Contacted the mapper and explained. He said it could be the actuator isnt long enough to allow the wastegate to fully open so might need a new one like hks. After looking through the Internet and have found a few posts saying it creeps because the internal wastegate isn't big enough to allow the gasses out. So now I'm thinking of fitting a external wastegate. Anybody else done this? And did it solve the problem? 
Thanks in advance


----------



## Gojira-R32 (Jun 22, 2012)

boost creep internal wastegate not big enough OR actuator not opening internal wastegate not open enough.

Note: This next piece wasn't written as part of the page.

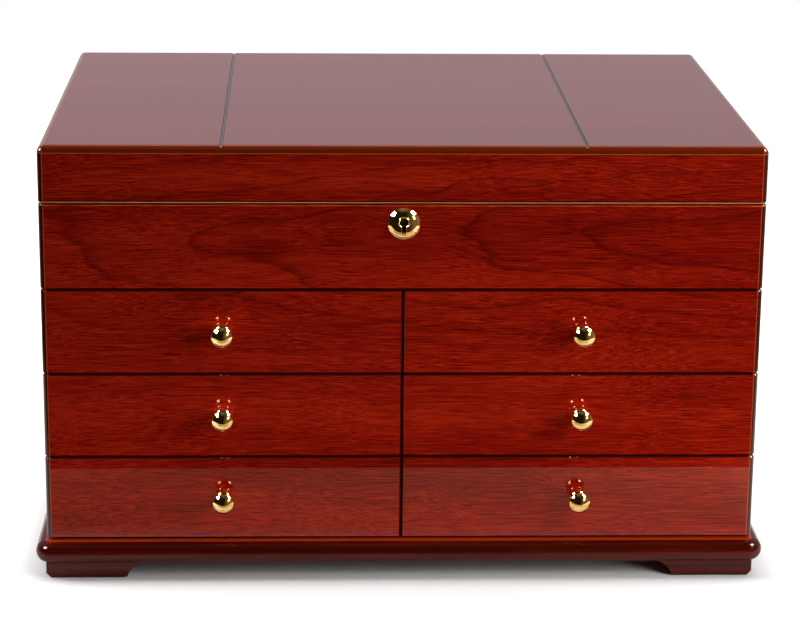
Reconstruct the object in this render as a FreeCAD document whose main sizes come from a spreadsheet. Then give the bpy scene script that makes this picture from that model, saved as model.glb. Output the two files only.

i also whent frol internal wG to external WG, never regretted it.

Running also link wire in ECU, HKS GT-RS and external WG HKS standard one 35mm ported to 38mm with return pipe to exhaust system, no screamer


----------



## CHRISSID6 (Apr 2, 2015)

Well I'm sending my turbo back to be tested cus they said they never had a issue with all the other turbos they sold.
Where did you fit your external wastegate.


----------



## Gojira-R32 (Jun 22, 2012)

because i knew at front, the internal wasn't be able to get rid of enough exhaust gasses.

AND because no internal WG gives better flow in exhaust housing, thus faster spool, not much, but every little piece together gives a good end result


----------



## AlexJ (Apr 3, 2003)

Was boost creeping and spiking with the boost control turned off?

If not and if the hybrid turbo is fairly mild spec then it just sounds like they didn't know how to set up the boost control imo.


----------



## CHRISSID6 (Apr 2, 2015)

Your getting boost creep, turbo spools at 0.7 bar, which would be a good baseline if it stayed flat.
However boost climbs at a slow Rate as rpm rises and as it reaches 5500rpm it climbs aggressively to 1.4 bar.
This effect is replicated with boost control taken out of the equation by looping the comp cover feed to the actuator.

This is what the mapper sent me. He does seem clued up to be fair


----------



## AlexJ (Apr 3, 2003)

fair enough, if it is creeping that much with the wg actuator directly plumbed in then its probably a wg issue.


----------



## CHRISSID6 (Apr 2, 2015)

I've removed the turbo again tonight and looking at it again the wastegate orifice does look quite small. So sending turbo back to be tested and wastegate made bigger.
Fingers crossed that will cure it.


----------